What i meant was: could there be a scenario whereby
P(A) is dependent on P(B), but P(B) is independent of P(A)?

Is it mathematically possible? If so, what are the equations like?
See the scenario set up by TheBrain.

Quote:

Originally Posted by TheBrain

Let Event A be that I decide to take my umbrella today.
Let Event B be that it is raining today.

Now clearly B is independant of A. There is no way me taking my umbrella is going to affect the weather. On the other hand, A is more likely to happen if B has occured.

• Nov 4th 2007, 11:31 AM
Plato
I just realized that I have been trying to answer the wrong question.
The trouble starts with not fully understanding the nature of definition.

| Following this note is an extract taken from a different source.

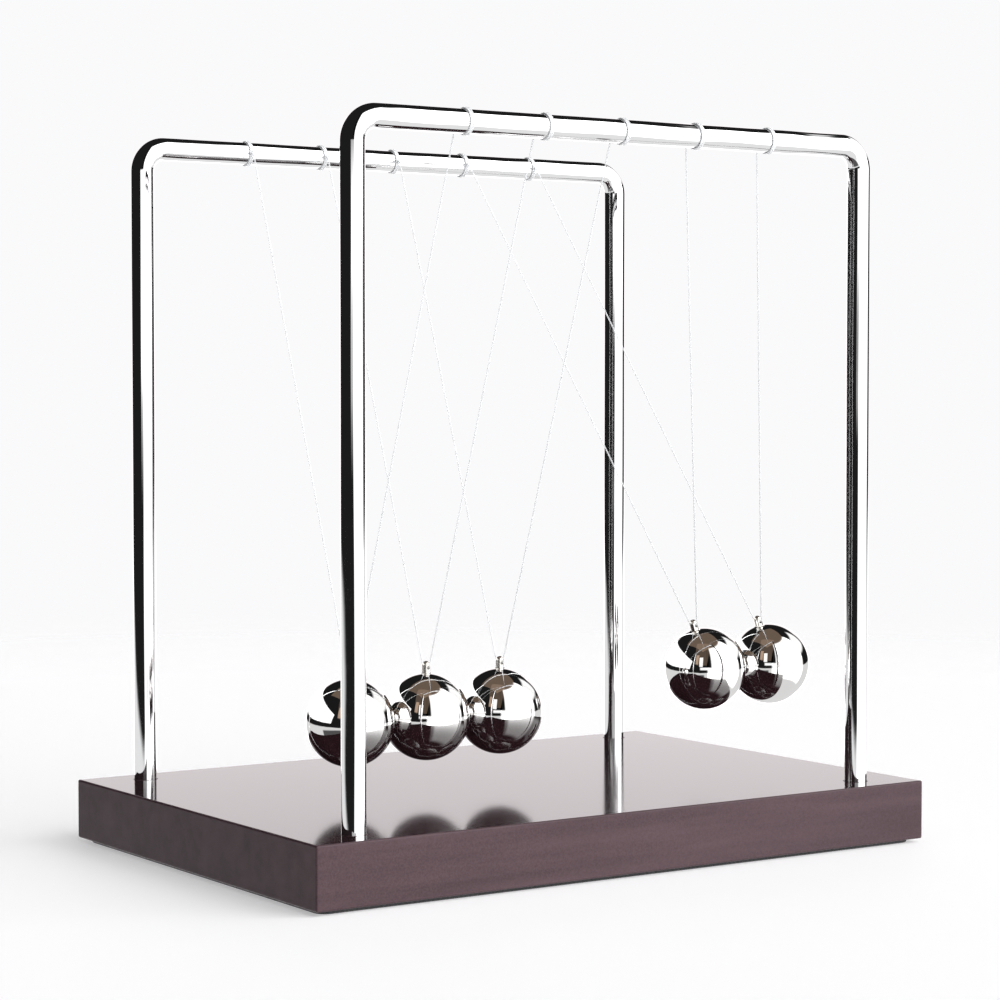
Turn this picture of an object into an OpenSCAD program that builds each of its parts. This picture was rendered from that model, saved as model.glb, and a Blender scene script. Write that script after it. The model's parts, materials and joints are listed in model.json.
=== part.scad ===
// Newton's cradle: a dark board, two bent chrome rods and five steel balls on V strings.
// Origin: centre of the resting face. +X runs along the row of balls, +Z is up.
// Balls hang in the planes between the two rods; those counted in raised_balls are held out to +X.

/* [Base board] */
// Length of the board along the row of balls
base_l = 180; // [170:1:260]
// Width of the board
base_w = 123; // [120:1:200]
// Thickness of the board
base_t = 15; // [14:0.5:30]
// Chamfer on every edge of the board
base_chamfer = 0.4; // [0.2:0.1:1.5]
// Thickness of the rubber sheet glued under the board
pad_t = 1; // [0.5:0.1:3]
// Gap from the board's edge to the rubber sheet's edge
pad_inset = 2; // [1:0.5:4]
// Corner radius of the rubber sheet
pad_corner_r = 3; // [1:0.5:8]

/* [Frames] */
// Diameter of the bent rod
rod_d = 5.8; // [5:0.1:8]
// Height of the rail's centreline above the table
rail_z = 178.4; // [150:0.1:230]
// Distance between a frame's two legs
leg_span = 150; // [146:1:158]
// Distance between the front frame and the rear frame
frame_gap = 105; // [90:1:108]
// Centreline radius of the rod's two bends
bend_r = 6; // [5:0.5:12]
// Depth of the blind hole that each leg stands in
socket_depth = 10; // [6:0.5:10]

/* [Balls] */
// Diameter of a ball
ball_d = 22.2; // [16:0.1:22.3]
// Distance between neighbouring balls
ball_pitch = 22.4; // [22.4:0.1:24]
// Height of a hanging ball's centre above the table
ball_z = 34; // [30:0.5:60]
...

In probability theory, the concept of independent events is a pairwise definition.
That is, we begin with two events and give conditions that result in their being called independent events.
The idea if independence is a symmetrical relation between events.

In fact, it is a standard exercise to show that if $\displaystyle A\,\& \,B$ are independent then so are each of these pairs: $\displaystyle A^c \,\& \,B$, $\displaystyle A \,\& \,B^c$ and $\displaystyle A^c \,\& \,B^c$.

I hope that this puts the confusion to rest.
• Nov 4th 2007, 12:01 PM
chopet
Thanks!
At least you have helped me clear up the definition of pairwise independence.

But can you comment on the scenario set up by TheBrain?
If it is not a case of pairwise independence, according to the definition, then how can we describe the relationship between A and B?